3. I am pissed off that it takes me more self-awareness in high-stress situations than the average person because I struggle with conditioned negative emotional triggers.

Negative thought processes have been hardwired into my self-perception: “I am not good enough,” “I am not worthy,” “I cannot trust,” “I do not deserve” — my self-confidence is shot. Of course, the adult mind knows these things are not true. Of course, I can still be mature and professional, giving an air of confidence when needed. However, deep down it’s a constant struggle, an internal conflict. Due to this, the average confrontation, even constructive criticism, is interpreted by my brain as one of the aforementioned cognitions and it triggers heightened responses from me. I have lost jobs over this, relationships strained, and the mental fatigue of hypervigilance is hard to describe. Now, as I learn to navigate this, I realize it will always take a little extra on my part.

4. I am pissed off that at any given time, wherever I am, whomever I am with, I can slip into a flashback that leaves me shaken and anxious with a mental hangover for days. And I am angry that all I can do is learn to cope with flashbacks, not make them stop.

What do I even say about this? It is self-explanatory. My mind highjacks me and then drops me with no regard, wherever I may land when it is done. Most of my flashbacks are just images that interrupt me during normal daily activity; occasionally, I have lost time. I never know when they are coming, or what will cause them. A smell, a song, a passage in a book, a scene on TV; there is no stopping them, there is only coping. It is no way to live.

5. I am pissed off that statistics show changes in my brain, and living a life in a heightened state of stress may shorten my life expectancy.
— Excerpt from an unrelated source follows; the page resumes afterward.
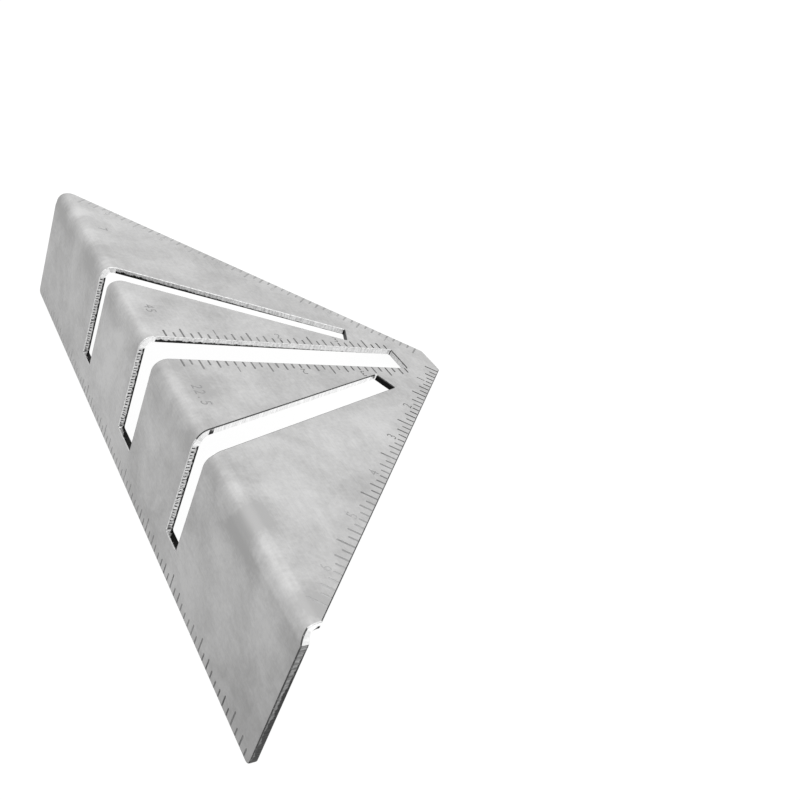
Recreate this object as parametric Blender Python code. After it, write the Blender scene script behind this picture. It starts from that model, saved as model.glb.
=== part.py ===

I had no choice in the matters of my childhood. I did not get a say in the abuse I endured, or the physiological changes happening in my developing brain as it rewired itself to protect me from dangers I didn’t understand. Now, I am left to pick up the pieces and live with the long-term health effects of a life lived in hypervigilance, pumping adrenaline and cortisol through my veins, stressing my heart and my arteries. My chances of heart attack and stroke are increased; my body’s natural responses to the abuse I survived may very well shorten my life.
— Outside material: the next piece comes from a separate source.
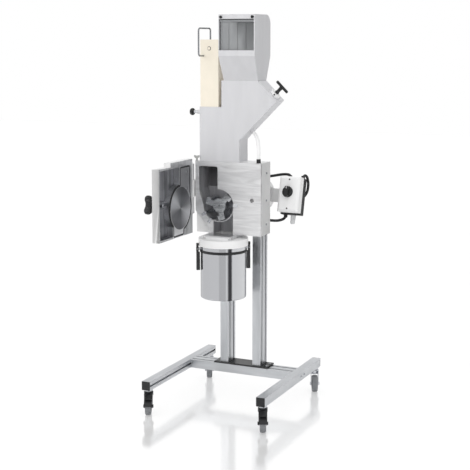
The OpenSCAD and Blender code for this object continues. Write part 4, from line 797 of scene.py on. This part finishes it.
def spotCloud(name, spots):  # one vertex for each spot, with its direction and turn
    mesh = bpy.data.meshes.new(name)
    mesh.from_pydata([[c * mm for c in spot] for spot, _ in spots], [], [])
    way = mesh.attributes.new("way", "FLOAT_VECTOR", "POINT")
    for i, (_, direction) in enumerate(spots):
        way.data[i].vector = direction
    return newObject(name, mesh)


def newGroup(name, inputs):  # a geometry node tree, with its sockets and the node that hands them on
    tree = bpy.data.node_groups.new(name, "GeometryNodeTree")
    for label, kind, value in inputs:
        socket = tree.interface.new_socket(label, in_out="INPUT", socket_type="NodeSocket" + kind)
        if value is not None:
            socket.default_value = value
    tree.interface.new_socket("Result", in_out="OUTPUT", socket_type="NodeSocketGeometry")
    return tree, addNode(tree, "NodeGroupInput")


def setCopies(tree, given, thing, points, rotation, **more):  # real copies of an object, in one finish
    info = addNode(tree, "GeometryNodeObjectInfo", None, {"Object": given.outputs[thing]})
    copies = addNode(tree, "GeometryNodeInstanceOnPoints", None, {
        "Points": points, "Instance": info.outputs["Geometry"], "Rotation": rotation, **more})
    real = addNode(tree, "GeometryNodeRealizeInstances", None, {0: copies.outputs[0]})
    look = addNode(tree, "GeometryNodeSetMaterial", None, {
        "Geometry": real.outputs[0], "Material": given.outputs["Finish"]})
    addNode(tree, "NodeGroupOutput", None, {0: look.outputs[0]})
    return tree


def headTree():
    tree, given = newGroup("headsOnSpots", (("Spots", "Geometry", None), ("Head", "Object", None),
        ("Finish", "Material", None), ("Size", "Float", 1.0), ("Turn Seed", "Int", 7)))
    way = addNode(tree, "GeometryNodeInputNamedAttribute", {"data_type": "FLOAT_VECTOR"}, {"Name": "way"})
    aim = addNode(tree, "FunctionNodeAlignRotationToVector", {"axis": "Z"}, {"Vector": way.outputs[0]})
    turn = addNode(tree, "FunctionNodeRandomValue", {"data_type": "FLOAT"}, {
        2: 0.0, 3: 6.283, "Seed": given.outputs["Turn Seed"]})
    spin = addNode(tree, "FunctionNodeAxisAngleToRotation", None, {
        "Axis": (0, 0, 1), "Angle": turn.outputs[1]})
    both = addNode(tree, "FunctionNodeRotateRotation", {"rotation_space": "LOCAL"}, {
        0: aim.outputs[0], 1: spin.outputs[0]})
    return setCopies(tree, given, "Head", given.outputs["Spots"], both.outputs[0],
        Scale=given.outputs["Size"])


def realised(name, source, tree, values):  # a node tree's result as a plain mesh object
    layer = source.modifiers.new("tree", "NODES")
    layer.node_group = tree
    for item in tree.interface.items_tree:
        if item.item_type == "SOCKET" and item.in_out == "INPUT" and item.name in values:
            layer[item.identifier] = values[item.name]
    bpy.context.view_layer.update()
    result = source.evaluated_get(bpy.context.evaluated_depsgraph_get())
    mesh = bpy.data.meshes.new_from_object(result)
    mesh.name = name
    source.modifiers.remove(layer)
    bpy.data.objects.remove(source)
    return newObject(name, mesh)


heads = headTree()


def headsOn(name, spots, size, look, scale=1.0):  # size: radius, height, socket and its depth
    head = socketHead("head", *size, look)
    made = realised(name, spotCloud(name + "Spots", spots), heads, {
        "Head": head, "Finish": finishes[look], "Size": scale})
    bpy.data.objects.remove(head)
    return made


screw = {"size": (4.5, 4.0, 2.1, 2.4), "plateX": 119, "railX": 282.5, "across": (81, 119), "big": 1.3}
spots = [((side * screw["plateX"], y, 150), (0, 0, 1)) for side in (-1, 1) for y in screw["across"]]
spots += [((side * screw["railX"], y, 124), (side, 0, 0)) for side in (-1, 1) for y in screw["across"]]
spots += [((137, 27, z), (1, 0, 0)) for z in (792, 895, 1012)] + [((96, 110, 915), (1, 0, 0))]
place(headsOn("cap_screws.heads", spots, screw["size"], "zinc_steel"), "cap_screws")
darkSpots = [((x, -70, 1664), (0, -1, 0)) for x in (-29, 114)]
place(headsOn("cap_screws.black", darkSpots, screw["size"], "black_plastic", screw["big"]), "cap_screws")
print("screws done:", len(spots) + len(darkSpots))


# Ribs round an axis: a node tree sets copies of one bar on a circle
def ribTree():
    tree, given = newGroup("ribsRound", (("Spots", "Geometry", None), ("Rib", "Object", None),
        ("Finish", "Material", None), ("Count", "Int", 24), ("Radius", "Float", 0.08), ("Start", "Float", 0.0)))
    ring = addNode(tree, "GeometryNodeMeshCircle", {"fill_type": "NONE"}, {
        "Vertices": given.outputs["Count"], "Radius": given.outputs["Radius"]})
    index = addNode(tree, "GeometryNodeInputIndex")
    angle = addNode(tree, "Math", {"operation": "MULTIPLY_ADD"}, {
        0: maths(tree, "DIVIDE", index.outputs[0], given.outputs["Count"]), 1: 2 * math.pi,
        2: given.outputs["Start"]})
    turned = addNode(tree, "CombineXYZ", None, {2: angle.outputs[0]})
    whole = addNode(tree, "CombineXYZ", None, {2: given.outputs["Start"]})
    spun = addNode(tree, "GeometryNodeTransform", None, {
        "Geometry": ring.outputs[0], "Rotation": whole.outputs[0]})
    return setCopies(tree, given, "Rib", spun.outputs[0], turned.outputs[0])


ribs = ribTree()


def ribRing(name, bar, width, count, radius, look, spot, start=0.0):  # round an axis along Y
    rib = finishMesh("rib", scaled(roundBox(*bar, width, 2)), look)
    source = spotCloud(name + "Spots", [((0, 0, 0), (0, 0, 1))])
    ring = realised(name, source, ribs, {"Rib": rib, "Finish": finishes[look], "Count": count,
        "Radius": radius * mm, "Start": start})
    bpy.data.objects.remove(rib)
    bm = bmesh.new()
    bm.from_mesh(ring.data)
    aimed(bm, [c * mm for c in spot], "Y")
    bm.to_mesh(ring.data)
    bm.free()
    place(ring, name.split(".")[0])


# Motor: cooling ribs, end flanges, foot, terminal box with its lid; fan cover with a grille
motor = {"x": -60, "z": 868, "fins": 226, "grille": 398.5, "blades": 380, "wires": (38.5, 51, 63.5)}
onMotor = Matrix.Translation((motor["x"], 0, motor["z"]))
shell = lathe([(17.6, 110), (88.8, 110, 1.2), (88.8, 122, 1.5), (85, 122.5), (85, 131, 2.5), (79.5, 133, 1),
    (79.5, 319, 1), (85, 321, 2.5), (85, 330, 1), (17.6, 330)], 128, 4, True)
parts = [moved(aimed(shell, (0, 0, 0), "Y"), onMotor)]
for box in (((-120, 152, 775), (0, 300, 800), 2.5), ((-105, 160, 790), (-15, 292, 822), 2),
        ((-99, 181, 930), (-21, 259, 984.5), 3), ((-100, 180, 985.5), (-20, 260, 997), 2.6),
        ((-97.5, 182.5, 980), (-22.5, 257.5, 990), 1)):  # foot, web, terminal box, its lid and seam
    parts.append(roundBox(*box))
piece("motor_body.shell", joined(parts), "white_paint")
ribRing("motor_body.fins", ((-4.5, -1.3, -94), (2.6, 1.3, 94)), 0.8, 40, 82.2, "white_paint",
    (motor["x"], motor["fins"], motor["z"]), 0.04)
cover = lathe([(86, 330, 0.3), (88, 330, 0.4), (88, 389, 1), (87, 396, 4), (80, 400, 3), (76.5, 400, 0.8),
    (76.5, 397.6, 0.8), (80, 397.4, 2), (85, 393, 3), (86, 387)], 128, 5, True)
hubDisc = lathe([(0, 400), (26, 400, 1), (27, 398.6, 0.8), (27, 397.2, 0.5), (0, 397.2)], 64)
piece("fan_cover.shell", moved(aimed(joined([cover, hubDisc]), (0, 0, 0), "Y"), onMotor), "white_paint")
ribRing("fan_cover.bars", ((-26.5, -1.6, -1.3), (26.5, 1.6, 1.3)), 0.8, 30, 51.8, "white_paint",
    (motor["x"], motor["grille"], motor["z"]))
wires = []
for radius in motor["wires"]:
    line = [(motor["x"] + x, motor["grille"] - 0.3, motor["z"] + z) for x, z in ringSection(radius, 96)]
    wires.append(sweep(line, ringSection(1.3, 10), True))
piece("fan_cover.rings", joined(wires), "white_paint")
ribRing("fan_cover.fan", ((-26, -1, -12), (26, 1, 12)), 0.6, 9, 50, "black_plastic",
    (motor["x"], motor["blades"], motor["z"]))
print("motor and fan cover done")


# Housing: painted outside, bare machined channel and chamber inside
cast = {"edge": 2.2, "left": -152, "right": -63, "back": 66.6, "under": 747.6, "top": 1056.4,
    "front": -17.6, "axis": (-60, 868), "chamber": 73, "outlet": (-84.6, 8.6)}


def insideMill(spot, normal):
    if not (cast["front"] < spot.y < cast["back"] and cast["under"] < spot.z < cast["top"]):
        return 0
    x, z = cast["axis"]
    if spot.z > z and cast["left"] < spot.x < cast["right"]:
        return 1
    near = math.hypot(spot.x - x, spot.z - z) < cast["chamber"]
    return 1 if near or (spot.z < z and cast["outlet"][0] < spot.x < cast["outlet"][1]) else 0


roundedNode("housing_body", cast["edge"], 3, finish=["white_paint", boredInside], choose=insideMill)

# Door: painted shell, milled pocket painted darker as painted shade in the recess, bright milled face
doorForm = {"edge": 1.6, "in": -172.5, "floor": -200.6, "low": 755, "high": 1042.6, "free": -349.3,
    "hinge": -56}


def doorFace(spot, normal):
    if normal.x > 0.9 and spot.x > doorForm["in"] - 0.2:
        return 2
    within = doorForm["free"] < spot.y < doorForm["hinge"] and doorForm["low"] < spot.z < doorForm["high"]
    return 1 if within and doorForm["floor"] < spot.x < doorForm["in"] else 0


doorLooks = ["white_paint", paintedShadePocket, milledFace]
roundedNode("door_shell", doorForm["edge"], 3, finish=doorLooks, choose=doorFace)


# Liner: a disc, a high panel and a tongue, all of one plate. The disc stands proud by a hair.
liner = {"y": -164, "z": 868, "radius": 99.5, "floor": -200.3, "face": -172.8, "edge": 0.6, "proud": 0.05,
    "panel": (-173.5, -71.5, 868, 1046.5), "tongue": (-234.5, -131.5, 747.3, 868),
    "screw": (5, 0.45, 2.2, 1.6), "screwY": -104, "screwZ": (1017, 944.5)}
r, thick, edge = liner["radius"], liner["face"] - liner["floor"], liner["edge"]
disc = lathe([(0, 0), (r, 0, edge), (r, thick, edge), (0, thick)], 128, 3)
plates = [aimed(disc, (liner["floor"], liner["y"], liner["z"]), "X")]
for y0, y1, z0, z1 in (liner["panel"], liner["tongue"]):
    plates.append(roundBox((liner["floor"] + liner["proud"], y0, z0), (liner["face"] - liner["proud"], y1, z1),
        edge, 2))
plate = joined(plates)
bmesh.ops.recalc_face_normals(plate, faces=plate.faces)
for face in plate.faces:
    face.material_index = 0 if abs(face.normal.x) > 0.9 else 1
piece("door_liner.plate", plate, [highlightPaintedLiner, milledFace])
spots = [((liner["face"], liner["screwY"], z), (1, 0, 0)) for z in liner["screwZ"]]
place(headsOn("door_liner.screws", spots, liner["screw"], "zinc_steel"), body=bodyOf["door_liner"])

# Seal: a round cord led round the liner
cord = {"panel": (-3, 86, 172), "tongue": (-64.5, 26.5, -114.3), "radius": 95.6, "bend": 3, "x": -174.9,
    "thick": 6, "flat": 0.45}
bend = cord["bend"]
left, right, top = cord["panel"]
line = [(right, 60), (right, top - bend), (right - bend, top), (left + bend, top), (left, top - bend),
    (left, 97)]
line += arc((0, 0), cord["radius"], 93.5, 225, 36)
left, right, low = cord["tongue"]
line += [(left, -72), (left, low + bend), (left + bend, low), (right - bend, low), (right, low + bend),
    (right, -93)]
line += arc((0, 0), cord["radius"], -72, 21, 26)
seal = sweep([(0, liner["y"] + y, liner["z"] + z) for y, z in line], ringSection(cord["thick"], 14), True)
bmesh.ops.scale(seal, vec=(cord["flat"], 1, 1), verts=seal.verts)
bmesh.ops.translate(seal, vec=(cord["x"], 0, 0), verts=seal.verts)
piece("door_seal.cord", seal, "black_rubber")

# End plate of the chute with its white boss; small black screws on it and on the switch box
capForm = {"x": 196.88, "z": 1315.05, "boss": 6.2, "edge": 0.8, "screw": (3.4, 1.6, 1.7, 1.2),
    "screwIn": 19.5, "screwUp": 42.5, "screwY": 1.8, "boxReach": 63}


def capFace(spot, normal):
    out = ((spot.x - capForm["x"]) + (spot.z - capForm["z"])) * s
    return 1 if out > capForm["boss"] else 0


roundedNode("chute_cap", capForm["edge"], 3, finish=["stainless_sheet", "white_plastic"], choose=capFace)
spots = [((capForm["x"] - capForm["screwIn"] * s, capForm["screwY"],
    capForm["z"] + capForm["screwUp"] * s), (0, -1, 0))]
tilt = math.radians(switch["tilt"])
for reach in (-capForm["boxReach"], capForm["boxReach"]):
    spots.append(((switch["spot"][0], *wallPoint(0, reach)), (0, -math.cos(tilt), math.sin(tilt))))
place(headsOn("small_screws.black", spots, capForm["screw"], "black_plastic"), body=bodyOf["chute_cap"])

# Lid with its guide and the two black hooks that the clamps reach for
lidForm = {"radius": 106.9, "hooks": 713, "edge": 1.8}


def lidFace(spot, normal):
    along = math.hypot(spot.x - vessel["x"], spot.y - vessel["y"])
    return 1 if along > lidForm["radius"] and spot.z < lidForm["hooks"] else 0


roundedNode("vessel_lid", lidForm["edge"], 4, finish=["white_plastic", "black_plastic"], choose=lidFace)

# Wing screw in the front plate's top
wing = {"x": -165, "y": -25, "low": 1045.3, "seat": 1057.3, "wings": 1067.6, "span": 12.5, "rise": 13,
    "thick": 5}
w, h = wing["span"], wing["rise"]
blades = prism([(-w, h), (-w + 0.3, 5), (-6, 0.5), (6, 0.5), (w - 0.3, 5), (w, h), (6, h - 0.6), (3, h - 2),
    (-3, h - 2), (-6, h - 0.6)], -wing["thick"] / 2, wing["thick"] / 2, 1.5, 3, 25)
moved(blades, quarter, Matrix.Translation((0, 0, wing["wings"])))
low, seat, high = wing["low"], wing["seat"], wing["wings"]
stud = lathe([(0, low), (2.6, low, 0.3), (3, low + 0.6, 0.2), (3, seat + 0.2), (4.7, seat + 0.2, 0.4),
    (4.7, seat + 3, 0.6), (3.9, seat + 5, 1), (4.4, high + 2, 1), (0, high + 4)], 40)
whole = moved(joined([blades, stud]), Matrix.Translation((wing["x"], wing["y"], 0)))
piece("wing_knob.body", whole, "gray_plastic")

# Tappet: washer and bolt at its front
block = {"bolt": (-107.75, -17.5, 1535), "size": (5.4, 3.9, 2.4, 2.4)}
washer = lathe([(3.6, 0.1), (8.4, 0.1, 0.4), (8.4, 1.3, 0.5), (7, 1.5), (3.6, 1.5)], 48, 3, True)
piece("tappet_block.washer", aimed(washer, block["bolt"], "-Y"), "black_plastic", False)
boltHead = socketHead("tappet_block.bolt", *block["size"], "zinc_steel")
boltHead.data.transform(Matrix.Translation([c * mm for c in block["bolt"]]) @ quarter)
place(boltHead, body=bodyOf["tappet_block"])
print("housing, door, lid, wing screw and tappet done")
I have suffered enough, and now, as I learn and heal, I realize my suffering does not end. Grief over childhood trauma does not go away. The weight of innocence loss leaves a mark on the soul.

So, I am angry!

I’m downright pissed off!

I grieve my lost childhood and the abuse I was subjected to; I feel betrayed and unloved, exploited and damaged by my abuser and the family who protected him.

But my anger… my anger is at the unfair lifelong effects I now have to learn to balance in order to live a full and connected life.